Short problem
Print the whole listing exactly.

Data for this exercise
════
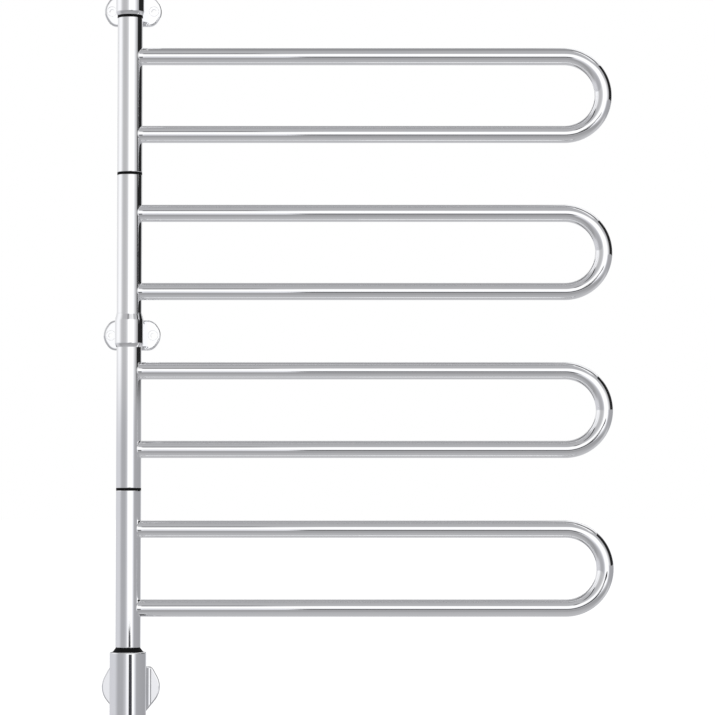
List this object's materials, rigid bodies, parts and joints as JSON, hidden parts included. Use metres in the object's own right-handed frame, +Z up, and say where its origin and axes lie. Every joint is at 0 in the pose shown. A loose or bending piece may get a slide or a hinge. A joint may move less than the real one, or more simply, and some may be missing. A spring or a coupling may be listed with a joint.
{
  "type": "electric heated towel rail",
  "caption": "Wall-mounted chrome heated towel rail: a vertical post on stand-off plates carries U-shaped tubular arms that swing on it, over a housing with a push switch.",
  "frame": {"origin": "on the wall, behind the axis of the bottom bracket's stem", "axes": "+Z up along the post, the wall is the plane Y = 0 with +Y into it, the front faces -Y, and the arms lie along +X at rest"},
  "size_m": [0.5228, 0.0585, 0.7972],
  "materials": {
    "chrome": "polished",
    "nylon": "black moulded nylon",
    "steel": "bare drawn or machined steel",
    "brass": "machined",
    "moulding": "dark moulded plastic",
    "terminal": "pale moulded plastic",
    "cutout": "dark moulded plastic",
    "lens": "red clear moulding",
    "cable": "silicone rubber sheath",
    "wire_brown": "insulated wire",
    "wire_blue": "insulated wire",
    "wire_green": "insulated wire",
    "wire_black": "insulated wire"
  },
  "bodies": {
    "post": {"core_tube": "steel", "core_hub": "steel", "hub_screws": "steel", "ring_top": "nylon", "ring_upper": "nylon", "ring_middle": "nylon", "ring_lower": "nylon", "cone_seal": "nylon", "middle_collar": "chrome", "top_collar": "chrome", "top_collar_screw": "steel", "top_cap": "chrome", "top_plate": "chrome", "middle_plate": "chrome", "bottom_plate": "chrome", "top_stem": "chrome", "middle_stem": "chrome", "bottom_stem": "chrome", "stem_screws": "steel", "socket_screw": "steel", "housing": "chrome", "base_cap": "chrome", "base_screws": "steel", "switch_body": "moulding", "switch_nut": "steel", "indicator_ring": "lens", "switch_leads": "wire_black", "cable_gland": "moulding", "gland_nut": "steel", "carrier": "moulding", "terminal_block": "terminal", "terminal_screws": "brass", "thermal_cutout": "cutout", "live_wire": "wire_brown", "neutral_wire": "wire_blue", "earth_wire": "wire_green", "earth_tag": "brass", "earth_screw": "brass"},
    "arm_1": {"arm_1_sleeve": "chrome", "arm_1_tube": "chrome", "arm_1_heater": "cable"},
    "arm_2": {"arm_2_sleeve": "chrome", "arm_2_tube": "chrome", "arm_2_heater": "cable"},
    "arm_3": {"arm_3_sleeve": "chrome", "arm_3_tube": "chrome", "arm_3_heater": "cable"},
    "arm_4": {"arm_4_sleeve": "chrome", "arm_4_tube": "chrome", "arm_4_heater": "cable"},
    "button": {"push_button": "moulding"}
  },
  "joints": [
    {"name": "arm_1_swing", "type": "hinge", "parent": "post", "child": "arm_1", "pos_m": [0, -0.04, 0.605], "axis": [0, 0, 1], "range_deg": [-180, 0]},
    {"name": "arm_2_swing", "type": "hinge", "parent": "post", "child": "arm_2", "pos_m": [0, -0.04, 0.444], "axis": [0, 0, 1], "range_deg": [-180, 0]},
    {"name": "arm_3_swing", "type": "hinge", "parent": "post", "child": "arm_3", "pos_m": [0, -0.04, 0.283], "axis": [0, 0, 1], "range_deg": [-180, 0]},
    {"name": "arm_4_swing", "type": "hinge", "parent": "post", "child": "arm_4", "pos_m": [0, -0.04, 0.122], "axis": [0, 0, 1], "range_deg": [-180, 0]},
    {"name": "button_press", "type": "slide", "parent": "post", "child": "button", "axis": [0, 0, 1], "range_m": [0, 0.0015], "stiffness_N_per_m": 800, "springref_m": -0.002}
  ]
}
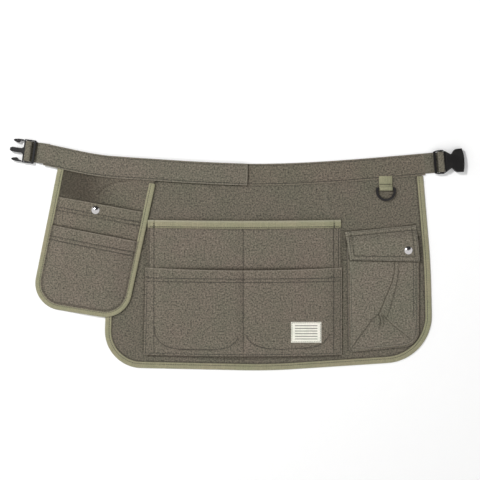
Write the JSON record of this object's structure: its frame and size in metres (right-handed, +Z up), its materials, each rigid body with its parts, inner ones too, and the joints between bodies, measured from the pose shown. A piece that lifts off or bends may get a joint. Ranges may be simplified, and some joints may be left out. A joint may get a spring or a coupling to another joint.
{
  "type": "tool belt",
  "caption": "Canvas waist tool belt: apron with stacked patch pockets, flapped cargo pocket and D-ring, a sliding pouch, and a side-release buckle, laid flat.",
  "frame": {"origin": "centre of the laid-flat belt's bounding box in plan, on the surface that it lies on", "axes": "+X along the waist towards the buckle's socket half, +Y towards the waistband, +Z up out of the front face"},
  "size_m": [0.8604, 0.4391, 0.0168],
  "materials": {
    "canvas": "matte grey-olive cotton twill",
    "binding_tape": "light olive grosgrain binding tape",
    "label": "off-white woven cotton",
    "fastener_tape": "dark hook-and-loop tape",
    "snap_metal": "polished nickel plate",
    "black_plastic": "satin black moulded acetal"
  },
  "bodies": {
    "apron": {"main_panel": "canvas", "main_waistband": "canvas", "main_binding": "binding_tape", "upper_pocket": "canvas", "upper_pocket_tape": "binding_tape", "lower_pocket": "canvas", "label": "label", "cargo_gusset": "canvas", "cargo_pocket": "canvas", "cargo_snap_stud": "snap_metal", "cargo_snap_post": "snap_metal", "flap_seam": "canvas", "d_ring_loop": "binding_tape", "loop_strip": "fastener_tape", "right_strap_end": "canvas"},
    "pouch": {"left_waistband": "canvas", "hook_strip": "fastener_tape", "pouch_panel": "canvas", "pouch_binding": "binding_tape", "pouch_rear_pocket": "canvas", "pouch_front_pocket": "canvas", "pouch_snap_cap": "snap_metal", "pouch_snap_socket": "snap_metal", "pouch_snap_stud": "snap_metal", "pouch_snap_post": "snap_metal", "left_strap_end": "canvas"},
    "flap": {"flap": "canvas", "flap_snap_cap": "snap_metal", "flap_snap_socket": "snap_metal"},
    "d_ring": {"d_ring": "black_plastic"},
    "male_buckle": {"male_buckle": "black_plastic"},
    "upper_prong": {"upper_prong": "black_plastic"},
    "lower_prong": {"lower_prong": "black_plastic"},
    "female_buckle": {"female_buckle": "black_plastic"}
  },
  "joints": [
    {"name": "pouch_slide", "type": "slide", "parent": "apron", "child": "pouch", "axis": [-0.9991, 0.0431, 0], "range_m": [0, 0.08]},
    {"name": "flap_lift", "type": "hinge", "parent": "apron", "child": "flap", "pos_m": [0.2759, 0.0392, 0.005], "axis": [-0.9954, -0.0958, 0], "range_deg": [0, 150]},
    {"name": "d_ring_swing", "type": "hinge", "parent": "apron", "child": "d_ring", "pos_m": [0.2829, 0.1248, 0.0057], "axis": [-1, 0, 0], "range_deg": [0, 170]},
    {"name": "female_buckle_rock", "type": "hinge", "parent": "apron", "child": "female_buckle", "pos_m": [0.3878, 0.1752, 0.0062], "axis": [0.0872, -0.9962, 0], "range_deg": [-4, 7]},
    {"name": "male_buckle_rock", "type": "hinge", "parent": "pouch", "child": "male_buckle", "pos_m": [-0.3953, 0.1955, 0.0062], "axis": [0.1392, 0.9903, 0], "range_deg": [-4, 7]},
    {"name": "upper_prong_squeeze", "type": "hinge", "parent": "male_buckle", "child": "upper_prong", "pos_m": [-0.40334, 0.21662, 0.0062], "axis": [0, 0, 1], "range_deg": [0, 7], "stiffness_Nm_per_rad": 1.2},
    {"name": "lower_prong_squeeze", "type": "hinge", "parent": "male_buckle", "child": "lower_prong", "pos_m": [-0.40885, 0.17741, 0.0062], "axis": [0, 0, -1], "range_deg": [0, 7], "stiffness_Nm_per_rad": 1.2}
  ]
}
════
Solution to the problem
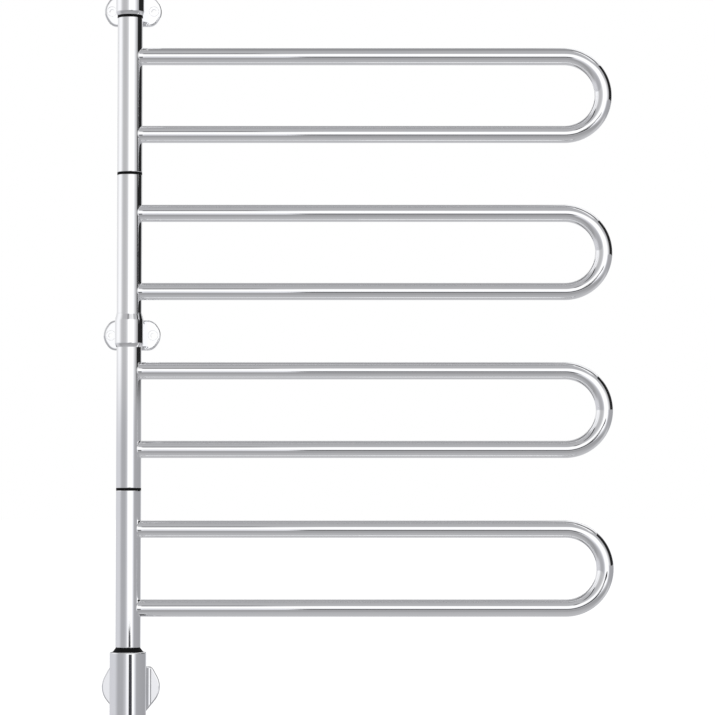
List this object's materials, rigid bodies, parts and joints as JSON, hidden parts included. Use metres in the object's own right-handed frame, +Z up, and say where its origin and axes lie. Every joint is at 0 in the pose shown. A loose or bending piece may get a slide or a hinge. A joint may move less than the real one, or more simply, and some may be missing. A spring or a coupling may be listed with a joint.
{
  "type": "electric heated towel rail",
  "caption": "Wall-mounted chrome heated towel rail: a vertical post on stand-off plates carries U-shaped tubular arms that swing on it, over a housing with a push switch.",
  "frame": {"origin": "on the wall, behind the axis of the bottom bracket's stem", "axes": "+Z up along the post, the wall is the plane Y = 0 with +Y into it, the front faces -Y, and the arms lie along +X at rest"},
  "size_m": [0.5228, 0.0585, 0.7972],
  "materials": {
    "chrome": "polished",
    "nylon": "black moulded nylon",
    "steel": "bare drawn or machined steel",
    "brass": "machined",
    "moulding": "dark moulded plastic",
    "terminal": "pale moulded plastic",
    "cutout": "dark moulded plastic",
    "lens": "red clear moulding",
    "cable": "silicone rubber sheath",
    "wire_brown": "insulated wire",
    "wire_blue": "insulated wire",
    "wire_green": "insulated wire",
    "wire_black": "insulated wire"
  },
  "bodies": {
    "post": {"core_tube": "steel", "core_hub": "steel", "hub_screws": "steel", "ring_top": "nylon", "ring_upper": "nylon", "ring_middle": "nylon", "ring_lower": "nylon", "cone_seal": "nylon", "middle_collar": "chrome", "top_collar": "chrome", "top_collar_screw": "steel", "top_cap": "chrome", "top_plate": "chrome", "middle_plate": "chrome", "bottom_plate": "chrome", "top_stem": "chrome", "middle_stem": "chrome", "bottom_stem": "chrome", "stem_screws": "steel", "socket_screw": "steel", "housing": "chrome", "base_cap": "chrome", "base_screws": "steel", "switch_body": "moulding", "switch_nut": "steel", "indicator_ring": "lens", "switch_leads": "wire_black", "cable_gland": "moulding", "gland_nut": "steel", "carrier": "moulding", "terminal_block": "terminal", "terminal_screws": "brass", "thermal_cutout": "cutout", "live_wire": "wire_brown", "neutral_wire": "wire_blue", "earth_wire": "wire_green", "earth_tag": "brass", "earth_screw": "brass"},
    "arm_1": {"arm_1_sleeve": "chrome", "arm_1_tube": "chrome", "arm_1_heater": "cable"},
    "arm_2": {"arm_2_sleeve": "chrome", "arm_2_tube": "chrome", "arm_2_heater": "cable"},
    "arm_3": {"arm_3_sleeve": "chrome", "arm_3_tube": "chrome", "arm_3_heater": "cable"},
    "arm_4": {"arm_4_sleeve": "chrome", "arm_4_tube": "chrome", "arm_4_heater": "cable"},
    "button": {"push_button": "moulding"}
  },
  "joints": [
    {"name": "arm_1_swing", "type": "hinge", "parent": "post", "child": "arm_1", "pos_m": [0, -0.04, 0.605], "axis": [0, 0, 1], "range_deg": [-180, 0]},
    {"name": "arm_2_swing", "type": "hinge", "parent": "post", "child": "arm_2", "pos_m": [0, -0.04, 0.444], "axis": [0, 0, 1], "range_deg": [-180, 0]},
    {"name": "arm_3_swing", "type": "hinge", "parent": "post", "child": "arm_3", "pos_m": [0, -0.04, 0.283], "axis": [0, 0, 1], "range_deg": [-180, 0]},
    {"name": "arm_4_swing", "type": "hinge", "parent": "post", "child": "arm_4", "pos_m": [0, -0.04, 0.122], "axis": [0, 0, 1], "range_deg": [-180, 0]},
    {"name": "button_press", "type": "slide", "parent": "post", "child": "button", "axis": [0, 0, 1], "range_m": [0, 0.0015], "stiffness_N_per_m": 800, "springref_m": -0.002}
  ]
}
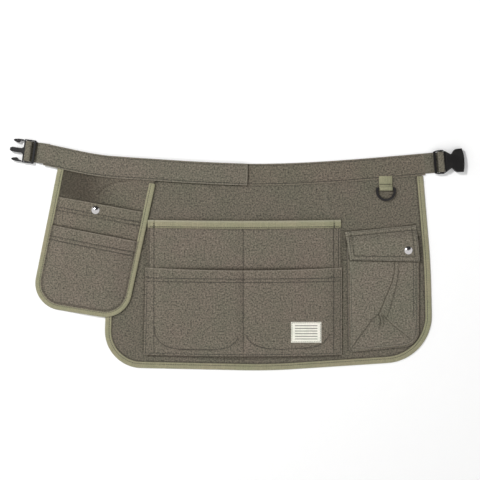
Write the JSON record of this object's structure: its frame and size in metres (right-handed, +Z up), its materials, each rigid body with its parts, inner ones too, and the joints between bodies, measured from the pose shown. A piece that lifts off or bends may get a joint. Ranges may be simplified, and some joints may be left out. A joint may get a spring or a coupling to another joint.
{
  "type": "tool belt",
  "caption": "Canvas waist tool belt: apron with stacked patch pockets, flapped cargo pocket and D-ring, a sliding pouch, and a side-release buckle, laid flat.",
  "frame": {"origin": "centre of the laid-flat belt's bounding box in plan, on the surface that it lies on", "axes": "+X along the waist towards the buckle's socket half, +Y towards the waistband, +Z up out of the front face"},
  "size_m": [0.8604, 0.4391, 0.0168],
  "materials": {
    "canvas": "matte grey-olive cotton twill",
    "binding_tape": "light olive grosgrain binding tape",
    "label": "off-white woven cotton",
    "fastener_tape": "dark hook-and-loop tape",
    "snap_metal": "polished nickel plate",
    "black_plastic": "satin black moulded acetal"
  },
  "bodies": {
    "apron": {"main_panel": "canvas", "main_waistband": "canvas", "main_binding": "binding_tape", "upper_pocket": "canvas", "upper_pocket_tape": "binding_tape", "lower_pocket": "canvas", "label": "label", "cargo_gusset": "canvas", "cargo_pocket": "canvas", "cargo_snap_stud": "snap_metal", "cargo_snap_post": "snap_metal", "flap_seam": "canvas", "d_ring_loop": "binding_tape", "loop_strip": "fastener_tape", "right_strap_end": "canvas"},
    "pouch": {"left_waistband": "canvas", "hook_strip": "fastener_tape", "pouch_panel": "canvas", "pouch_binding": "binding_tape", "pouch_rear_pocket": "canvas", "pouch_front_pocket": "canvas", "pouch_snap_cap": "snap_metal", "pouch_snap_socket": "snap_metal", "pouch_snap_stud": "snap_metal", "pouch_snap_post": "snap_metal", "left_strap_end": "canvas"},
    "flap": {"flap": "canvas", "flap_snap_cap": "snap_metal", "flap_snap_socket": "snap_metal"},
    "d_ring": {"d_ring": "black_plastic"},
    "male_buckle": {"male_buckle": "black_plastic"},
    "upper_prong": {"upper_prong": "black_plastic"},
    "lower_prong": {"lower_prong": "black_plastic"},
    "female_buckle": {"female_buckle": "black_plastic"}
  },
  "joints": [
    {"name": "pouch_slide", "type": "slide", "parent": "apron", "child": "pouch", "axis": [-0.9991, 0.0431, 0], "range_m": [0, 0.08]},
    {"name": "flap_lift", "type": "hinge", "parent": "apron", "child": "flap", "pos_m": [0.2759, 0.0392, 0.005], "axis": [-0.9954, -0.0958, 0], "range_deg": [0, 150]},
    {"name": "d_ring_swing", "type": "hinge", "parent": "apron", "child": "d_ring", "pos_m": [0.2829, 0.1248, 0.0057], "axis": [-1, 0, 0], "range_deg": [0, 170]},
    {"name": "female_buckle_rock", "type": "hinge", "parent": "apron", "child": "female_buckle", "pos_m": [0.3878, 0.1752, 0.0062], "axis": [0.0872, -0.9962, 0], "range_deg": [-4, 7]},
    {"name": "male_buckle_rock", "type": "hinge", "parent": "pouch", "child": "male_buckle", "pos_m": [-0.3953, 0.1955, 0.0062], "axis": [0.1392, 0.9903, 0], "range_deg": [-4, 7]},
    {"name": "upper_prong_squeeze", "type": "hinge", "parent": "male_buckle", "child": "upper_prong", "pos_m": [-0.40334, 0.21662, 0.0062], "axis": [0, 0, 1], "range_deg": [0, 7], "stiffness_Nm_per_rad": 1.2},
    {"name": "lower_prong_squeeze", "type": "hinge", "parent": "male_buckle", "child": "lower_prong", "pos_m": [-0.40885, 0.17741, 0.0062], "axis": [0, 0, -1], "range_deg": [0, 7], "stiffness_Nm_per_rad": 1.2}
  ]
}